*WHAT IS EXPECTED*. Present the following entries again, word for word and in full.

*MATERIAL SHOWN*.
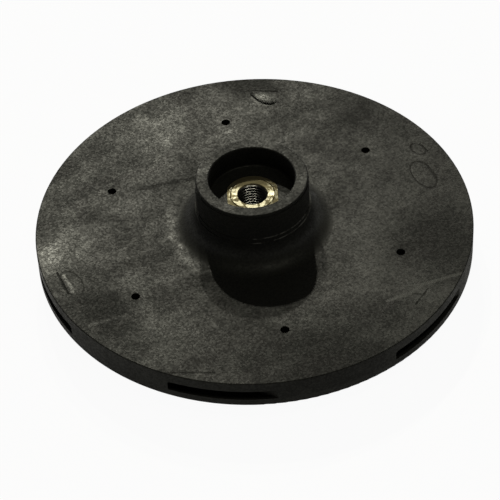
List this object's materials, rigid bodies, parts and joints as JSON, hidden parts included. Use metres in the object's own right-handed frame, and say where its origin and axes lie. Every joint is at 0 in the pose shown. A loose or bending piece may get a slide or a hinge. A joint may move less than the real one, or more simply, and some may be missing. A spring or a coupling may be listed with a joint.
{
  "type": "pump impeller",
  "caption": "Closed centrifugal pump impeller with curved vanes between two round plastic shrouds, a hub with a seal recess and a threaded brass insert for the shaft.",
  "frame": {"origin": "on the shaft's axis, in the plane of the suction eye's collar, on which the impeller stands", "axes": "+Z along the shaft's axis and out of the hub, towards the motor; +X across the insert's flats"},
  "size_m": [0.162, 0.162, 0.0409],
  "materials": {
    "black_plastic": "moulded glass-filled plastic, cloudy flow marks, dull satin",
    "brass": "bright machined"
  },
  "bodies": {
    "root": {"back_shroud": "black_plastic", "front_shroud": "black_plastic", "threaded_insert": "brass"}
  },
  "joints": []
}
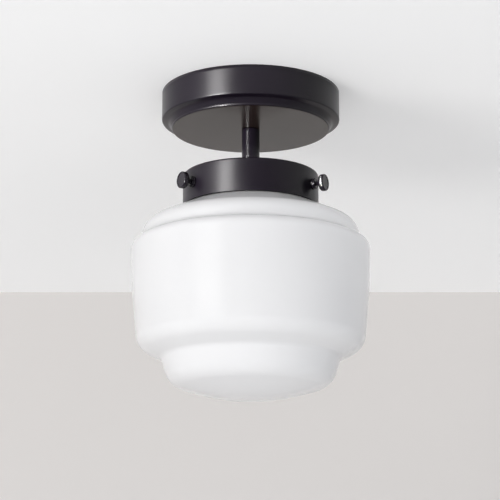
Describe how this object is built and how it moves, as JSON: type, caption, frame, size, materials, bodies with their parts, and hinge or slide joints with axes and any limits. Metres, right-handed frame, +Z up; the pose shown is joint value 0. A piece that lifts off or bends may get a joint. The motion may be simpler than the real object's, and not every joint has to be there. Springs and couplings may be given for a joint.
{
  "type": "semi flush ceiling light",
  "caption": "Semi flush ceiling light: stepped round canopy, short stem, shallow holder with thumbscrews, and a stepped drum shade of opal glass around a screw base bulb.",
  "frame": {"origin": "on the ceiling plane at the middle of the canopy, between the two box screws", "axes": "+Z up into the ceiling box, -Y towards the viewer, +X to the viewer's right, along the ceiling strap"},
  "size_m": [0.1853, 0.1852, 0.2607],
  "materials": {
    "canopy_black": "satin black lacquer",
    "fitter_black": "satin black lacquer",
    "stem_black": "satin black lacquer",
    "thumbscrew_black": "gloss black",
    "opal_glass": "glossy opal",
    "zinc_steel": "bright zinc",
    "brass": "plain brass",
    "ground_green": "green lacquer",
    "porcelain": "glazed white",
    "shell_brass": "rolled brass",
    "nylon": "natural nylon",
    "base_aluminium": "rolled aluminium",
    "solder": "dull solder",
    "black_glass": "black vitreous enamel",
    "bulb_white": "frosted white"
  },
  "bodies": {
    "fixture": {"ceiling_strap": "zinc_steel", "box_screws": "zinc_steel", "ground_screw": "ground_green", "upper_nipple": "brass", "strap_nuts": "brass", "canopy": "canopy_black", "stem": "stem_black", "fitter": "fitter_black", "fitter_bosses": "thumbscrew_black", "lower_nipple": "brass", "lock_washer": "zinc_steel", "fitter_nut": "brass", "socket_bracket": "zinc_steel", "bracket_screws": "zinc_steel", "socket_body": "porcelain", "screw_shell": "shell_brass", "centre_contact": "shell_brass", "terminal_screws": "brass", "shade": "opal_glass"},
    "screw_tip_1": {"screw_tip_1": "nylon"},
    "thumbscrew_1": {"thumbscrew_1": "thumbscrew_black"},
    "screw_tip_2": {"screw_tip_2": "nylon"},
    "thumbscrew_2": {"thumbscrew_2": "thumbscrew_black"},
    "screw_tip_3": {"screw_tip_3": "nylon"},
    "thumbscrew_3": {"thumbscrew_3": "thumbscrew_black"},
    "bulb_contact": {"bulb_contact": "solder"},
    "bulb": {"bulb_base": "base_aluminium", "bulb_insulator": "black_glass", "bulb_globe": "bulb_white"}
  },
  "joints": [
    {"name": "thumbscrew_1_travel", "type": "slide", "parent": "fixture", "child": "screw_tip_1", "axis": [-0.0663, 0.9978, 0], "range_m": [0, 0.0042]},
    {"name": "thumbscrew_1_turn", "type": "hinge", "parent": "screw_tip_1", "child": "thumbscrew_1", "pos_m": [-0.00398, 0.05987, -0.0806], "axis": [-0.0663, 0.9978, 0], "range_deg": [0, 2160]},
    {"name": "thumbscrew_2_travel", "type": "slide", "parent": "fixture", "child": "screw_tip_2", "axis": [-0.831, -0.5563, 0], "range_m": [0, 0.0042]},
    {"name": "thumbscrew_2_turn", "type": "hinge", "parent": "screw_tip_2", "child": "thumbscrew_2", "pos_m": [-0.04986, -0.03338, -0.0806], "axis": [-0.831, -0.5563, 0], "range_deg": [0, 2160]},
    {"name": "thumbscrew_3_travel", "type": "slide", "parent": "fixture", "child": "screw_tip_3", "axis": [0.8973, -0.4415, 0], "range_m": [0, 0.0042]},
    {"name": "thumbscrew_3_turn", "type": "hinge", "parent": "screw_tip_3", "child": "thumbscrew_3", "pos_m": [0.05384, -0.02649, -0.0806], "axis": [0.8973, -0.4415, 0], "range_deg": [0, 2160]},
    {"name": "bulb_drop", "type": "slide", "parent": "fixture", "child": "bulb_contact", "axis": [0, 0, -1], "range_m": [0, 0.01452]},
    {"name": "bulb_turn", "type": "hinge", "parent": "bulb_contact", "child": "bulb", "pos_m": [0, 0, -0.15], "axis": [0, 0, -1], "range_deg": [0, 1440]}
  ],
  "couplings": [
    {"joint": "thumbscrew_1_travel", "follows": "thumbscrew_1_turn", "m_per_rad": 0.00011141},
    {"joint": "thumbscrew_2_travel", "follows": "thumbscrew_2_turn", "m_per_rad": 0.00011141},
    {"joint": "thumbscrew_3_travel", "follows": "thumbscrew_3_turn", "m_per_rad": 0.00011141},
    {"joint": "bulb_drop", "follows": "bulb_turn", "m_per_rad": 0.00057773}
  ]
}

*SOLUTION TO THE EXERCISE*.
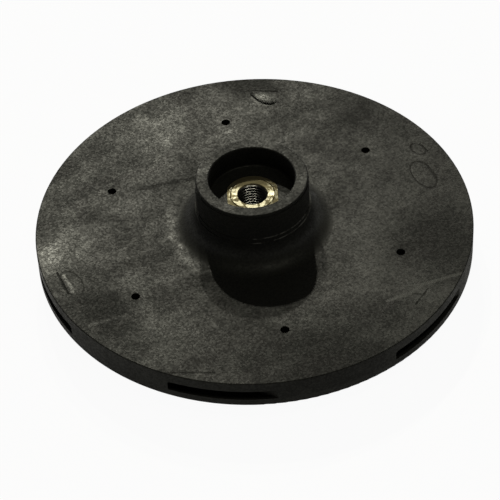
List this object's materials, rigid bodies, parts and joints as JSON, hidden parts included. Use metres in the object's own right-handed frame, and say where its origin and axes lie. Every joint is at 0 in the pose shown. A loose or bending piece may get a slide or a hinge. A joint may move less than the real one, or more simply, and some may be missing. A spring or a coupling may be listed with a joint.
{
  "type": "pump impeller",
  "caption": "Closed centrifugal pump impeller with curved vanes between two round plastic shrouds, a hub with a seal recess and a threaded brass insert for the shaft.",
  "frame": {"origin": "on the shaft's axis, in the plane of the suction eye's collar, on which the impeller stands", "axes": "+Z along the shaft's axis and out of the hub, towards the motor; +X across the insert's flats"},
  "size_m": [0.162, 0.162, 0.0409],
  "materials": {
    "black_plastic": "moulded glass-filled plastic, cloudy flow marks, dull satin",
    "brass": "bright machined"
  },
  "bodies": {
    "root": {"back_shroud": "black_plastic", "front_shroud": "black_plastic", "threaded_insert": "brass"}
  },
  "joints": []
}
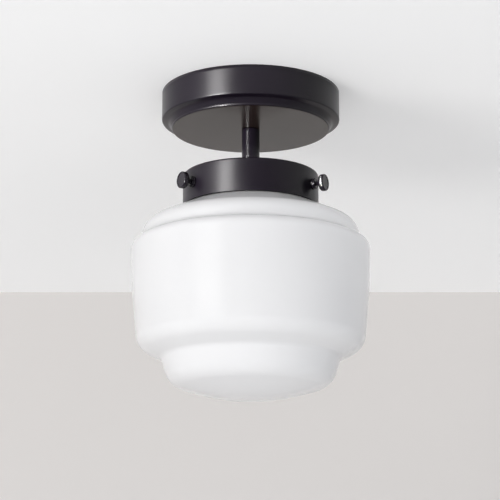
Describe how this object is built and how it moves, as JSON: type, caption, frame, size, materials, bodies with their parts, and hinge or slide joints with axes and any limits. Metres, right-handed frame, +Z up; the pose shown is joint value 0. A piece that lifts off or bends may get a joint. The motion may be simpler than the real object's, and not every joint has to be there. Springs and couplings may be given for a joint.
{
  "type": "semi flush ceiling light",
  "caption": "Semi flush ceiling light: stepped round canopy, short stem, shallow holder with thumbscrews, and a stepped drum shade of opal glass around a screw base bulb.",
  "frame": {"origin": "on the ceiling plane at the middle of the canopy, between the two box screws", "axes": "+Z up into the ceiling box, -Y towards the viewer, +X to the viewer's right, along the ceiling strap"},
  "size_m": [0.1853, 0.1852, 0.2607],
  "materials": {
    "canopy_black": "satin black lacquer",
    "fitter_black": "satin black lacquer",
    "stem_black": "satin black lacquer",
    "thumbscrew_black": "gloss black",
    "opal_glass": "glossy opal",
    "zinc_steel": "bright zinc",
    "brass": "plain brass",
    "ground_green": "green lacquer",
    "porcelain": "glazed white",
    "shell_brass": "rolled brass",
    "nylon": "natural nylon",
    "base_aluminium": "rolled aluminium",
    "solder": "dull solder",
    "black_glass": "black vitreous enamel",
    "bulb_white": "frosted white"
  },
  "bodies": {
    "fixture": {"ceiling_strap": "zinc_steel", "box_screws": "zinc_steel", "ground_screw": "ground_green", "upper_nipple": "brass", "strap_nuts": "brass", "canopy": "canopy_black", "stem": "stem_black", "fitter": "fitter_black", "fitter_bosses": "thumbscrew_black", "lower_nipple": "brass", "lock_washer": "zinc_steel", "fitter_nut": "brass", "socket_bracket": "zinc_steel", "bracket_screws": "zinc_steel", "socket_body": "porcelain", "screw_shell": "shell_brass", "centre_contact": "shell_brass", "terminal_screws": "brass", "shade": "opal_glass"},
    "screw_tip_1": {"screw_tip_1": "nylon"},
    "thumbscrew_1": {"thumbscrew_1": "thumbscrew_black"},
    "screw_tip_2": {"screw_tip_2": "nylon"},
    "thumbscrew_2": {"thumbscrew_2": "thumbscrew_black"},
    "screw_tip_3": {"screw_tip_3": "nylon"},
    "thumbscrew_3": {"thumbscrew_3": "thumbscrew_black"},
    "bulb_contact": {"bulb_contact": "solder"},
    "bulb": {"bulb_base": "base_aluminium", "bulb_insulator": "black_glass", "bulb_globe": "bulb_white"}
  },
  "joints": [
    {"name": "thumbscrew_1_travel", "type": "slide", "parent": "fixture", "child": "screw_tip_1", "axis": [-0.0663, 0.9978, 0], "range_m": [0, 0.0042]},
    {"name": "thumbscrew_1_turn", "type": "hinge", "parent": "screw_tip_1", "child": "thumbscrew_1", "pos_m": [-0.00398, 0.05987, -0.0806], "axis": [-0.0663, 0.9978, 0], "range_deg": [0, 2160]},
    {"name": "thumbscrew_2_travel", "type": "slide", "parent": "fixture", "child": "screw_tip_2", "axis": [-0.831, -0.5563, 0], "range_m": [0, 0.0042]},
    {"name": "thumbscrew_2_turn", "type": "hinge", "parent": "screw_tip_2", "child": "thumbscrew_2", "pos_m": [-0.04986, -0.03338, -0.0806], "axis": [-0.831, -0.5563, 0], "range_deg": [0, 2160]},
    {"name": "thumbscrew_3_travel", "type": "slide", "parent": "fixture", "child": "screw_tip_3", "axis": [0.8973, -0.4415, 0], "range_m": [0, 0.0042]},
    {"name": "thumbscrew_3_turn", "type": "hinge", "parent": "screw_tip_3", "child": "thumbscrew_3", "pos_m": [0.05384, -0.02649, -0.0806], "axis": [0.8973, -0.4415, 0], "range_deg": [0, 2160]},
    {"name": "bulb_drop", "type": "slide", "parent": "fixture", "child": "bulb_contact", "axis": [0, 0, -1], "range_m": [0, 0.01452]},
    {"name": "bulb_turn", "type": "hinge", "parent": "bulb_contact", "child": "bulb", "pos_m": [0, 0, -0.15], "axis": [0, 0, -1], "range_deg": [0, 1440]}
  ],
  "couplings": [
    {"joint": "thumbscrew_1_travel", "follows": "thumbscrew_1_turn", "m_per_rad": 0.00011141},
    {"joint": "thumbscrew_2_travel", "follows": "thumbscrew_2_turn", "m_per_rad": 0.00011141},
    {"joint": "thumbscrew_3_travel", "follows": "thumbscrew_3_turn", "m_per_rad": 0.00011141},
    {"joint": "bulb_drop", "follows": "bulb_turn", "m_per_rad": 0.00057773}
  ]
}